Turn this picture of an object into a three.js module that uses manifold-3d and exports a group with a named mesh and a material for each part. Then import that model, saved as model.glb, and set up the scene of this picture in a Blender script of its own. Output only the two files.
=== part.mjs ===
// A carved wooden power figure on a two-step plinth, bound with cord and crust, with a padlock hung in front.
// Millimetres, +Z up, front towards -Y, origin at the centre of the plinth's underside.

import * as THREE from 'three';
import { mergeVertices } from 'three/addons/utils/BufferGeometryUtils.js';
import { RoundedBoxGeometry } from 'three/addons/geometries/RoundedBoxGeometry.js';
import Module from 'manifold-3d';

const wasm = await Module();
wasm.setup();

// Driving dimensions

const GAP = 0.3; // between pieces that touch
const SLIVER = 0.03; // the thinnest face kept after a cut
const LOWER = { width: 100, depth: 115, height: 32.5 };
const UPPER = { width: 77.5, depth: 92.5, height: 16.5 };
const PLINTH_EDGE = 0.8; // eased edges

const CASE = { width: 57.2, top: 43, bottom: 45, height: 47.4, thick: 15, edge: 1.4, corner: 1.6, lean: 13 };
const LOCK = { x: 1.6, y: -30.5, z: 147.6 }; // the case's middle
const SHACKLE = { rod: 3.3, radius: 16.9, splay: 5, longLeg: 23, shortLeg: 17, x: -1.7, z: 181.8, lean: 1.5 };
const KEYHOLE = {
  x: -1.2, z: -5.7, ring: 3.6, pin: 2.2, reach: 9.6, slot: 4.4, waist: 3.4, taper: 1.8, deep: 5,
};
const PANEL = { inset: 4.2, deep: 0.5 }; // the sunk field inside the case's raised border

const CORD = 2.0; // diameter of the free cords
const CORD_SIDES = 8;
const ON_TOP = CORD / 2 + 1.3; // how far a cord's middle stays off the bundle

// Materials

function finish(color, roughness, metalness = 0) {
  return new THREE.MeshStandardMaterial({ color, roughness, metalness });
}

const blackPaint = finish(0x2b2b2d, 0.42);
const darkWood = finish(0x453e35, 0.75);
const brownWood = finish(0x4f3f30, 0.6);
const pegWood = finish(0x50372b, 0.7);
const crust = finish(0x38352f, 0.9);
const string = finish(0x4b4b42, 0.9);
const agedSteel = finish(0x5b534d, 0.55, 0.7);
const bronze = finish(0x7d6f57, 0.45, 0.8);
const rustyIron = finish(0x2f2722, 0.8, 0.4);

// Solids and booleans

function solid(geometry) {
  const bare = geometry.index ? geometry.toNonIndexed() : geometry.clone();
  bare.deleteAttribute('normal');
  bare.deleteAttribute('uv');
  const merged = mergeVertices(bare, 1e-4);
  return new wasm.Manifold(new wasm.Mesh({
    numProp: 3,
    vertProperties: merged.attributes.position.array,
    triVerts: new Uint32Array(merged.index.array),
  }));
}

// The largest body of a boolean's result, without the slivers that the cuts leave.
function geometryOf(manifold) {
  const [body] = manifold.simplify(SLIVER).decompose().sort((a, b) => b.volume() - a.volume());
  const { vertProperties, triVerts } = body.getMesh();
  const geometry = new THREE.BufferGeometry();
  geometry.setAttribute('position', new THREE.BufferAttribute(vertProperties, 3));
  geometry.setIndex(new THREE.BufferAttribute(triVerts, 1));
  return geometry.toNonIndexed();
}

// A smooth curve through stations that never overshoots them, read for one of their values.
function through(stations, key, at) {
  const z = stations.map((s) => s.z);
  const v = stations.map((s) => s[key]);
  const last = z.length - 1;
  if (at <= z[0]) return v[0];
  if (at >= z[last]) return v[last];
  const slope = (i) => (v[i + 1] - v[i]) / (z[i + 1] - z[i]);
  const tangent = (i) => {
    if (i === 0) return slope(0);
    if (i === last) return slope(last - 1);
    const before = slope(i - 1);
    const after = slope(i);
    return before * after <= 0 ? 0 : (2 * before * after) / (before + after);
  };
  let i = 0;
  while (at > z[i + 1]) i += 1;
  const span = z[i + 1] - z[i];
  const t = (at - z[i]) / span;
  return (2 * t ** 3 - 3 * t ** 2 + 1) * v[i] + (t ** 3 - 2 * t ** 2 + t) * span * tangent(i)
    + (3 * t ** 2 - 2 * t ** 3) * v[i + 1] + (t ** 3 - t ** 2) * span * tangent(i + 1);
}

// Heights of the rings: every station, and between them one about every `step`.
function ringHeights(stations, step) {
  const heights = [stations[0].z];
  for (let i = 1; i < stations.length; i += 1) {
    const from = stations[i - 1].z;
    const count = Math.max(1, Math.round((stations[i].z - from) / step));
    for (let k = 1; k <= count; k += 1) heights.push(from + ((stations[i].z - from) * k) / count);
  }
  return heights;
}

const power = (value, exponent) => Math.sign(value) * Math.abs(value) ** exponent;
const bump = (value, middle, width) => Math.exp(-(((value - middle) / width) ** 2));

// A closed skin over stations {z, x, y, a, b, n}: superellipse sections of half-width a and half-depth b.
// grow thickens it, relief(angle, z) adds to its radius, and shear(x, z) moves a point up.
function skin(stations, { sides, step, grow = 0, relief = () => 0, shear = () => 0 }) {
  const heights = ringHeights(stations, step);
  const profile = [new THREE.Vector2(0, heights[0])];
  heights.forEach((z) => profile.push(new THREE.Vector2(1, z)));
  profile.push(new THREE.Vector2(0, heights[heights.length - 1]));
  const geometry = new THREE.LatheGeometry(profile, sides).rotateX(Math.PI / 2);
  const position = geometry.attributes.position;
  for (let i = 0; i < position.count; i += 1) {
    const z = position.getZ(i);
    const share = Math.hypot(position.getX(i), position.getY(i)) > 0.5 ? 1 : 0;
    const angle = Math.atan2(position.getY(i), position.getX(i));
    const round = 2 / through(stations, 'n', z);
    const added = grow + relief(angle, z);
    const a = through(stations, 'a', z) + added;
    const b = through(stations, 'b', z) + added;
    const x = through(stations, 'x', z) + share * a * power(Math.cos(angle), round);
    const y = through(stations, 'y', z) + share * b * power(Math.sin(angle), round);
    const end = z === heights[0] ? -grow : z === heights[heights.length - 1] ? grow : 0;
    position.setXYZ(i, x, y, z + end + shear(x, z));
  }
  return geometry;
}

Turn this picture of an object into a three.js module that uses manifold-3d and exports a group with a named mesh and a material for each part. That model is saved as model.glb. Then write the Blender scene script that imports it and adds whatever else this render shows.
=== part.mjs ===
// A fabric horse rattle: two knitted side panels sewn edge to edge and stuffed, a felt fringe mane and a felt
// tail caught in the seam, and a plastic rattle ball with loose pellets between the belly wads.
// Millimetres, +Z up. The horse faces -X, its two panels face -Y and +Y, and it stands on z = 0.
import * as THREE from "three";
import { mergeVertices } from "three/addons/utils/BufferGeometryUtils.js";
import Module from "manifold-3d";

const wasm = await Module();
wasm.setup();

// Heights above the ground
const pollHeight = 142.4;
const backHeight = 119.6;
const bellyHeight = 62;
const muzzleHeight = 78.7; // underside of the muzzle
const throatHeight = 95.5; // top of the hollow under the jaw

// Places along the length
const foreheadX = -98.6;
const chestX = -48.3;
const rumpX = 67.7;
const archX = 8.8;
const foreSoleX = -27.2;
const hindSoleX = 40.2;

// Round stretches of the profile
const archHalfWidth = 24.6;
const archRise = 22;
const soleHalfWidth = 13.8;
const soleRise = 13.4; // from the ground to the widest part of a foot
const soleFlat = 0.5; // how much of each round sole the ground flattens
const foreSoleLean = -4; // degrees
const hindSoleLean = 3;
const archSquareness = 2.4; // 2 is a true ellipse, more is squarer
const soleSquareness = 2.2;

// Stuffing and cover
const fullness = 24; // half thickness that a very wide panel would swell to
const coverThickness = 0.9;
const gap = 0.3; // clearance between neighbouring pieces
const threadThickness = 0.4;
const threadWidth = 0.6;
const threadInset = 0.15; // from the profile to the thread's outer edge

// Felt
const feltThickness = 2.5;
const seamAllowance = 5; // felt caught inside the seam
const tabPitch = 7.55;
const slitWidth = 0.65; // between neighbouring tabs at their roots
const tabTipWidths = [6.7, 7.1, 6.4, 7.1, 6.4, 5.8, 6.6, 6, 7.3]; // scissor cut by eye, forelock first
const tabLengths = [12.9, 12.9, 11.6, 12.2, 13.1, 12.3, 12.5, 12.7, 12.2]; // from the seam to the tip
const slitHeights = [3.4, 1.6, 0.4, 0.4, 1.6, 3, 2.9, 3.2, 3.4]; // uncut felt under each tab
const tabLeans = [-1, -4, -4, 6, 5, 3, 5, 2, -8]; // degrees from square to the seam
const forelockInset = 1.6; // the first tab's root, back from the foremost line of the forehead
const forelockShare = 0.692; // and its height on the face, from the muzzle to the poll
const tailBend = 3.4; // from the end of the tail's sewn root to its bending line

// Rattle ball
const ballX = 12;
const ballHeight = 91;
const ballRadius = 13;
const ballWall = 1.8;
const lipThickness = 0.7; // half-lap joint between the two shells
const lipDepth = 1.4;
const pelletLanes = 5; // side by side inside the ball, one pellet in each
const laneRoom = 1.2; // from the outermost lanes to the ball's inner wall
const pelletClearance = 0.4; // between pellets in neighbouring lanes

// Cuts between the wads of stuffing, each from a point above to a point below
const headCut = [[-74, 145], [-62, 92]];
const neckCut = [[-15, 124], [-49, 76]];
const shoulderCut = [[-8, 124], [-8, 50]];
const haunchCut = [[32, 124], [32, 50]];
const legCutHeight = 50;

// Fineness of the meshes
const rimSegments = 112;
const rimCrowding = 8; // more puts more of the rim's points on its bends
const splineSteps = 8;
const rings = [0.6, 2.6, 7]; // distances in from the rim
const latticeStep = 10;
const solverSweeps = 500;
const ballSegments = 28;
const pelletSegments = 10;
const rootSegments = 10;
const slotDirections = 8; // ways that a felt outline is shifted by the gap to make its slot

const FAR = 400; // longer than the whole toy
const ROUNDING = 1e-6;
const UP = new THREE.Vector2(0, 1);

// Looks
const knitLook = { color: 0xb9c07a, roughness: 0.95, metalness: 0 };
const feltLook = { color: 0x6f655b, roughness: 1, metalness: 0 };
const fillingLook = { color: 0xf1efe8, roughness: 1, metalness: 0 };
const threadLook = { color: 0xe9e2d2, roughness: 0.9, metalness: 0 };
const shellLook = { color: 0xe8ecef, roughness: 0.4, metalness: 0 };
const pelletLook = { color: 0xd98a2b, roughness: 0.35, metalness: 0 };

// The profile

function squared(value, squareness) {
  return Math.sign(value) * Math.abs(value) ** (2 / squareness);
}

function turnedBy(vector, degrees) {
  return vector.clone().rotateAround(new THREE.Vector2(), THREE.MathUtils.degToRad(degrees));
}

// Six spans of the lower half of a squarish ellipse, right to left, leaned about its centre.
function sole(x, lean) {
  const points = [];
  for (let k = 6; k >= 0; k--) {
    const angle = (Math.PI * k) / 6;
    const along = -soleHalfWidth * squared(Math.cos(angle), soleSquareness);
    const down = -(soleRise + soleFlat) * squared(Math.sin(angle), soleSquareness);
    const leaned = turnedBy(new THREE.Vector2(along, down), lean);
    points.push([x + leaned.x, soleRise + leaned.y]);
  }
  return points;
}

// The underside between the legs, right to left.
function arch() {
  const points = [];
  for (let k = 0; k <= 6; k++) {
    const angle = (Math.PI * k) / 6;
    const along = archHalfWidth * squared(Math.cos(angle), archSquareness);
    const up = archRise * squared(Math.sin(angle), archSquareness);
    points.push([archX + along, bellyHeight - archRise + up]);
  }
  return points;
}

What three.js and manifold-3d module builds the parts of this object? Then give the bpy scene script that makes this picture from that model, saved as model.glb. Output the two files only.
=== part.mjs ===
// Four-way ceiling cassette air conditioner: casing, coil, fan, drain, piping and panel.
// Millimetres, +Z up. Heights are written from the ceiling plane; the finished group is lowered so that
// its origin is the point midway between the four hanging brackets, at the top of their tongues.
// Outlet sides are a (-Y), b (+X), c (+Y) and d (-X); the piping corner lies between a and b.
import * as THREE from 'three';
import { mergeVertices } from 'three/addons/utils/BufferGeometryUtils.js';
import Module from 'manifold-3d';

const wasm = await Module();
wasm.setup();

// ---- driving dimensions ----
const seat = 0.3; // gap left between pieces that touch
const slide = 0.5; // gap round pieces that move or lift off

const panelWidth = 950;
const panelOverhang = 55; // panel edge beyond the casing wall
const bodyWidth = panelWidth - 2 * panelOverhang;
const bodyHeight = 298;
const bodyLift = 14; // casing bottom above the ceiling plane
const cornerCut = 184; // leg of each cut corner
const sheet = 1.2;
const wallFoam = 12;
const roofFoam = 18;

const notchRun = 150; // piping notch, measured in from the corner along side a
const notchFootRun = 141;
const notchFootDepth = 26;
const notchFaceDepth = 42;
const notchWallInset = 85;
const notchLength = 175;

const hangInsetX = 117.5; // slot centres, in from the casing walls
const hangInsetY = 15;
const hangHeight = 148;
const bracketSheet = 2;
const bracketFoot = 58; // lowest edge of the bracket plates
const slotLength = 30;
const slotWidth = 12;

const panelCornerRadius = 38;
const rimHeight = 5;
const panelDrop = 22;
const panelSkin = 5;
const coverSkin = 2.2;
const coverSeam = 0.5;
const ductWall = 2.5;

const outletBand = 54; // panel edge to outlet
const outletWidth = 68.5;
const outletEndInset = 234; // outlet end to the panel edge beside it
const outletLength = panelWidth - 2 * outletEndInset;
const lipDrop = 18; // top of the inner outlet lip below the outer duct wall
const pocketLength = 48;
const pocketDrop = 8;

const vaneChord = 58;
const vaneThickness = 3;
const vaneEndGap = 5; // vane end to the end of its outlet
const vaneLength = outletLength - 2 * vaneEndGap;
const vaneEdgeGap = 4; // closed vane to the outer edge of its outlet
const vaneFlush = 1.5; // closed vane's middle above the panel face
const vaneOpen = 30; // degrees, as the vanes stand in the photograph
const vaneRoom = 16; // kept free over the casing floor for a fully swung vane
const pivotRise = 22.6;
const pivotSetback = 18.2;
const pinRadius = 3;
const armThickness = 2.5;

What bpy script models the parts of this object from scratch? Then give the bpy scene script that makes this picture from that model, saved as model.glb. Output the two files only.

Exercise brief. Each line that has the word "parts" counts once. How many such lines are in the data? Give the number alone.

Written reply. 2